It’s been a fascinating last 16 months. Each health set back has taken me deeper and deeper into surrender. The last three months have been amazingly intense and nearly beyond words, but you know me, I’ll still make a valiant attempt
What have I learned?
Surrender is nothing I do; an ‘I’ can’t do it. When it appears as if an ‘I’ has succeeded in surrendering, look closely. Either you received a mystical assist or it is likely the surrender gave more to the ego than it took — a material trade-off took place. It is sly, very subtle especially the more spiritual you become because ego is silently building a new identity out of the ashes of its demise. It is tricky. Believing it is working in your best interest, it will do anything to keep you safe.
Surrender simply IS when that lie is seen through, when the realization that ‘I of myself’ have no power at all land and grounds within. That’s the beauty of the 12 Step process. There’s a reason it’s the first step and it’s why the AA program has been so successful for so many.
There are many paths to true surrender. Attempting to surrender brings one to the realization as well that I simply can’t. That truth becomes undeniably obvious with the big stuff, the stuff that seems primal like the next breath.
Laying in bed, unable to stop the wild antics of my heart, knowing the value of surrender, having been brought to my knees many times, I made the attempt. It wasn’t surrender. It was wanting, needing the antics of the heart to settle into a kinder rhythm and so caught in the experience as to be unaware I was surrendering in order to make it happen.
It wasn’t true surrender: the willingness in all my cells, deep within my heart and soul, for it to be exactly as it was, to let go of ideas of what that would mean and let my experience be. So the peace of surrender did not come. As I lay there I heard the words: You can’t even surrender. And it landed. You can’t. You are powerless. You aren’t even you.

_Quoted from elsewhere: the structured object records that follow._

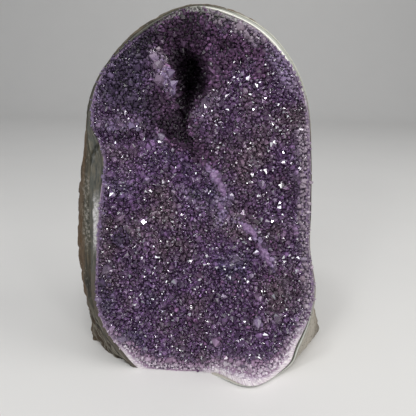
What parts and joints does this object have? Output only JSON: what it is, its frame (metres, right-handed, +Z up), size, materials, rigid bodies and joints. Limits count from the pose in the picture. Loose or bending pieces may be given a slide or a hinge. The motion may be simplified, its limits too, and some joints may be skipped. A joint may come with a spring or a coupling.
{
  "type": "amethyst cluster",
  "caption": "Arched piece of cut amethyst geode: a dense purple druse with a deep pocket, banded by agate in a rough basalt rind, standing on its flat sawn base.",
  "frame": {"origin": "middle of the footprint's box, on the flat sawn base", "axes": "+Z up, the crystal face towards -Y, +X to the right of someone who looks at that face"},
  "size_m": [0.1821, 0.115, 0.2332],
  "materials": {
    "amethyst": "gloss",
    "agate": "satin",
    "basalt": "matte"
  },
  "bodies": {
    "root": {"amethyst_crust": "amethyst", "agate_lining": "agate", "basalt_rind": "basalt"}
  },
  "joints": []
}
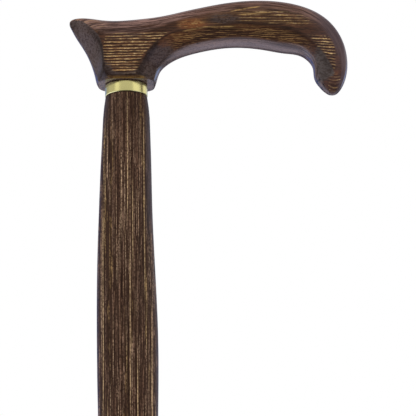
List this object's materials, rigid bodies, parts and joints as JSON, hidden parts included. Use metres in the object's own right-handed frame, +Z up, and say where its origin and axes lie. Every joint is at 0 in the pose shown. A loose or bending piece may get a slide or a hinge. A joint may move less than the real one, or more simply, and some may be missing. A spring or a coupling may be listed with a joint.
{
  "type": "derby walking cane",
  "caption": "Walking cane with a carved wooden derby handle, a brass collar, a turned wooden shaft that swells below the collar, and a rubber ferrule.",
  "frame": {"origin": "middle of the ferrule's flat bottom, on the shaft's axis", "axes": "+Z up along the shaft to the handle, +X along the grip from the beak to the nose, +Y across the handle"},
  "size_m": [0.1404, 0.0344, 0.9134],
  "materials": {
    "handle_wood": "clear gloss varnish over a dark brown stain, with golden growth lines",
    "shaft_wood": "clear gloss varnish over a dark brown stain, with fine lengthwise grain",
    "brass": "polished",
    "steel": "plain, hidden inside the cane",
    "rubber": "matte black moulded rubber"
  },
  "bodies": {
    "root": {"handle": "handle_wood", "collar": "brass", "shaft": "shaft_wood", "joining_stud": "steel", "ferrule": "rubber", "ferrule_washer": "steel"}
  },
  "joints": []
}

And then the magic began …
All of life, each moment, each breath, surrenders and the realization dawns that there never was anything to resist, never was a wrong or a right, never was a someone at all. The truth of God Alone becomes Real, a lived reality. The experience of Oneness settles in. The energy shifts within, not on occasion, but a thorough repatterning, like PacMan nibbling all the old bits and replacing them with Nothing At All – the Nothing that is Everything.
Play with surrender my friends. Play with it until It takes you.
“Play with surrender: Open the valve for pure will to wash away limiting concepts of personal will. Start easy. See if you can surrender to something you are resisting that feels a bit safe. Build up momentum. Try to surrender to something that has a little more emotional charge. As your practice develops, push yourself and play with surrender as often as you can.” Card #20 Free Will, The Wild Child
Well said, old friend. ❤️ Thank you. I wonder if perhaps surrender is a mountain that can only be climbed by laying down.
(I’m gonna let go of that sentence structure and leave it as is :))
Hello! I love seeing you here. And yes — that’s a perfect statement.